Peerless lyrical and thematic content was a major factor in setting the band up for long shelf life. While vices have been an inescapable and fairly public part of line-up turbulence, they never seeped into the music to the point where either party anthems or recovery lamentations exist to any great degree in the Bad Religion songbook. This is rare for such a self-referential medium as punk rock.
Whatever the common analysis about everything you need from Bad Religion being contained in the first one, two or three albums (depending on what ageing grump you’re talking to), it was, and remains the most consistent and durable Southern Californian punk band.

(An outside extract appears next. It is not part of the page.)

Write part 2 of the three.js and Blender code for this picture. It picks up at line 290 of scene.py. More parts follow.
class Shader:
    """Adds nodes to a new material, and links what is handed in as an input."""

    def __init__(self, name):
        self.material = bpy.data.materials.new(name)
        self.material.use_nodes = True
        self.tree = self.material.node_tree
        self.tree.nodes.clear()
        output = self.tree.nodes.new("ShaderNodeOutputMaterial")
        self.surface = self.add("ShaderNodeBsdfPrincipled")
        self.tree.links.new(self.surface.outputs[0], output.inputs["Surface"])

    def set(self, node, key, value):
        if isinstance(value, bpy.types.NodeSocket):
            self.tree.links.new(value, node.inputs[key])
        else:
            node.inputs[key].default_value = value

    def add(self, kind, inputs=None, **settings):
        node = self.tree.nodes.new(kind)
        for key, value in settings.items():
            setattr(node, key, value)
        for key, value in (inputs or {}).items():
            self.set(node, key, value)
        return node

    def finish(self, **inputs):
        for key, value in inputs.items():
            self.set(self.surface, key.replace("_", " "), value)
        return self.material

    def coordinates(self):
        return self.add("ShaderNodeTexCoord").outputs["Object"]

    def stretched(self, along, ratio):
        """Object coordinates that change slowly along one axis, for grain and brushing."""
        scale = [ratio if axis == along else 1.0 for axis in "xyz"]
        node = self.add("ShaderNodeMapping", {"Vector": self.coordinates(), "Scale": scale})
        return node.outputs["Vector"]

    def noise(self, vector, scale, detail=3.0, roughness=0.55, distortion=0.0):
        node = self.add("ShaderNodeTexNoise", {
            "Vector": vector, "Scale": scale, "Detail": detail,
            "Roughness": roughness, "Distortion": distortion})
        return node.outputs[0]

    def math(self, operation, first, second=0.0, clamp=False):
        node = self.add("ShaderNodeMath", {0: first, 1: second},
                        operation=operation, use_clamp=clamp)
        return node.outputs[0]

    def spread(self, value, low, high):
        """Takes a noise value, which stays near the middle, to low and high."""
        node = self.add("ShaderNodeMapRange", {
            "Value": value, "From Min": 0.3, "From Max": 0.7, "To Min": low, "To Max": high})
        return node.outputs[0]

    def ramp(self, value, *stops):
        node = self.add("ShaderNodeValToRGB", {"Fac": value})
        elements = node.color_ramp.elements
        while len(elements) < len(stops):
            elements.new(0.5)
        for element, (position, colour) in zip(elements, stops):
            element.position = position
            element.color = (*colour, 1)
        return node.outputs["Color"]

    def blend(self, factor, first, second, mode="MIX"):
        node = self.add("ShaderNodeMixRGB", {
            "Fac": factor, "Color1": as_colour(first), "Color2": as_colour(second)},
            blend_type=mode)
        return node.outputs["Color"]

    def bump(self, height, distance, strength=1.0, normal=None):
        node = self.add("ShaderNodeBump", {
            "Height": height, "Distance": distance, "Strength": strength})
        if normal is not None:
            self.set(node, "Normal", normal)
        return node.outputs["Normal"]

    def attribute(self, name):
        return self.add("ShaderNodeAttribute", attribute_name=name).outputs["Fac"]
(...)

And here I find myself in 2019, eagerly (maybe foolishly) awaiting the 17th studio album of a very different looking Bad Religion to that which presented TRUE NORTH in 2013 (guitarist Mike Dimkich and drummer Jamie Miller replacing Greg Hetson and Brooks Wackerman respectively). In particular, it feels strange that this is the first record without the mighty drum talents of Brooks Wackerman, even if honesty compels me to say that he was probably a little wasted within the Bad Religion equation.

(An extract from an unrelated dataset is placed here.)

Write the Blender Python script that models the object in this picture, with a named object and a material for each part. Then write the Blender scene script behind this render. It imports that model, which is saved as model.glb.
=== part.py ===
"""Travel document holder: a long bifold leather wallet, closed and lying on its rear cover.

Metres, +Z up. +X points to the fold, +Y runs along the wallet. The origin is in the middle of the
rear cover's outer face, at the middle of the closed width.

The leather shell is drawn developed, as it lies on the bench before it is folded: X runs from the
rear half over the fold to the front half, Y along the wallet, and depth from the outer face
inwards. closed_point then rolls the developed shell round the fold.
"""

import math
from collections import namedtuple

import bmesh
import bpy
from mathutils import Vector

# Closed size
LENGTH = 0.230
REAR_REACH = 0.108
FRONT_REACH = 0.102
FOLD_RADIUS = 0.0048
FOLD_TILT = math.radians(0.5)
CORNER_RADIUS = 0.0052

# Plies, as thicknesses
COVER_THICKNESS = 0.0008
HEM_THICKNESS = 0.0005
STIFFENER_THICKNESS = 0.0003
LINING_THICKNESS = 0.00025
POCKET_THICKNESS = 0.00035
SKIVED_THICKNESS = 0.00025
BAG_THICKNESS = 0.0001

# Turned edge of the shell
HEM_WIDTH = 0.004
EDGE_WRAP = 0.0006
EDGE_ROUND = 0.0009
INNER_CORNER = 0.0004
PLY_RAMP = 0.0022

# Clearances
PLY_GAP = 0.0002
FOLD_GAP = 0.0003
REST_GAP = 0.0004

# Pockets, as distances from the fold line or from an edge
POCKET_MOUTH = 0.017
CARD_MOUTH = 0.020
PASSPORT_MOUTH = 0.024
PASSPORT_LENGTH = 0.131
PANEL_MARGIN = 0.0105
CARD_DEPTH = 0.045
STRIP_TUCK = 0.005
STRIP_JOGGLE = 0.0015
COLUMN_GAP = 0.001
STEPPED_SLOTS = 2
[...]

This is the European limited vinyl edition of the album – originally meant to be a white/orange/yellow mix, the colour transpired to be a kind of radioactive mottled pink puce blend of all three. Epitaph Europe was very courteous with its email apology for “confusion and any inconvenience caused”. Given that vinyl types can be the world’s most awful people, I can’t help but wonder how many pedantic gimps were outraged by this shocking error?

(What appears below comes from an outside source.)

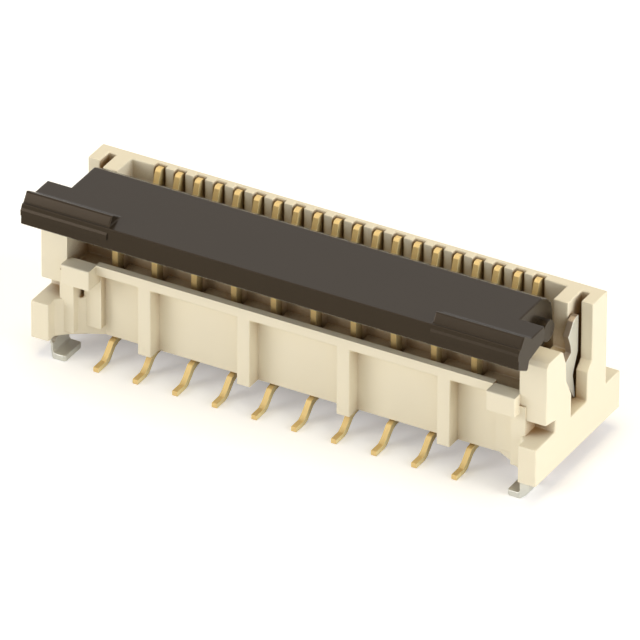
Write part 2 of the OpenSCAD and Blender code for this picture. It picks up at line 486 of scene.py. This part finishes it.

AGE OF UNREASON definitely leans its hopes and reputation heavily on the opening double whammy of CHAOS FROM WITHIN and MY SANITY. These were used as its main tools of promotion via social media and a typically overpriced Record Store Day 7”. Both are double-dipped in everything Bad Religion successfully trades in and are arguably the best tracks here… Fast, melodic, hook heavy and fat free. And what ultimately unfolds as the albums tone is pretty much summed up in MY SANITY with the line “sometimes there’s no sane reason for optimism”.
DO THE PARANOID STYLE has more of a rudimentary lyrical trick going on which initially seems a little at odds with the BR canon in general, but the barrage is commendable and it works. THE APPROACH is a beautifully crafted 2.26 minutes of cynicism and discontent, presenting some of the album’s strongest melody and economic guitar leads to great effect… There are many places throughout the record where unmistakable Brian Baker fretboard frills shine in this regard.
8 minutes and 58 seconds in and it’s clear that AGE OF UNREASON is most likely heading toward a scream of frustration at the antics of the current US president – somewhat of a one track mind for Bad Religion given the thematic range of their oeuvre, but maybe this is an inappropriate time for the self introspection or wider social indignation of their last two albums.
LOSE YOUR HEAD is the first gearshift. This is very much the sort of mid paced rock-punk that characterised the band’s Atlantic releases. Apparently it started life as a fast track and I wasn’t too keen on it at first – part of my ongoing love for this band is a very particular lyrical weight and substance – but it is as intended, an undeniable earworm, and when the album’s not playing, it has become the first track I think of, for better or worse! END OF HISTORY gets a pass in the context of the album but is difficult to comment on one way or another as a stand-alone track… it’s kind of just there… recognisably Bad Religion but considerably distant from the most inspired peaks of the album.
Side two kicks in with great promise – THE AGE OF UNREASON is another of the heavy hitters, and before the loud guitars kick in, CANDIDATE might initially be mistaken for an off-cut from Greg Graffin’s recent MILLPORT album, but it unfolds as a mid pacer with a distinctly old-school BR flavour to it. Storming past at a speed the band has rarely functioned at, FACES OF GRIEF is impassioned and exasperated one minute and five seconds of Bad Religion doing hardcore (the real stuff, not short haired metallers in vests). OLD REGIME packs a similar punch but pulls this anger back into a classic BR format with some of the best lyrical venom AGE OF UNREASON has to offer.
What unfortunately makes the album seem of dubious quality on a straight through listen is the run of tracks that follows – BIG BLACK DOG, DOWNFALL and SINCE NOW. The final track, the excellent WHAT TOMORROW BRINGS feels like it was always going to be positioned as the album’s thematic resolve, but the band struggle to bridge the remaining gap on side two with anything substantial. Instead, we’re presented with the three aforementioned lukewarm trudgers hidden away where it is hoped no one will notice. There’s some Keith Richards riffing and a couple other aspirations beyond what makes familiar high-grade Bad Religion material, but the results are simply tedious.
The positive note of WHAT TOMORROW BRINGS should be a perfect bookend, but what precedes it isolates the track and the impact/intention is slightly muted as a result.
How this all sits with any given Bad Religion aficionado is dependent on what category they’re in – It seems that every album the group has released since RECIPE FOR HATE is heralded as amazing and shit at the same time… even more so now that rabid petulance is loud and instantaneous – Halfwits bay for blood every time it’s not another SUFFER and celebrate when a “Bad Religion plays the Bad Religion songbook” record like TRUE NORTH is released. Evidently, change is forbidden.
AGE OF UNREASON’s imperfections are clear… The flow of the record is strange and it seems to get bored of itself half way through side two. Thematically, it’s a little repetitive – while discourses within the central theme are inventive, the general message sometimes seems stuck on repeat.
In its favour, the highs are marvelous. Greg Graffin’s vocals are still everything you expect them to be. There are no blatant/accidental rewrites of Bad Religion tracks that already exist and the new guard has found solid footing within the band. Jamie Miller’s contribution is a very different style of drumming to that which came directly before, but realistically, what does a vocal and melody driven band like Bad Religion need in this regard? They were spoilt by drumming virtuosity for a long time but did just fine through their “classic period” with Bobby Schayer and Pete Finestone.
AGE OF UNREASON adds a handful of gems to the Bad Religion songbook but is doubtful to go down as one of their classics… Any new product the band puts out into the world is up against one hell of a catalogue – Inevitably, there’ll be fluctuations in quality.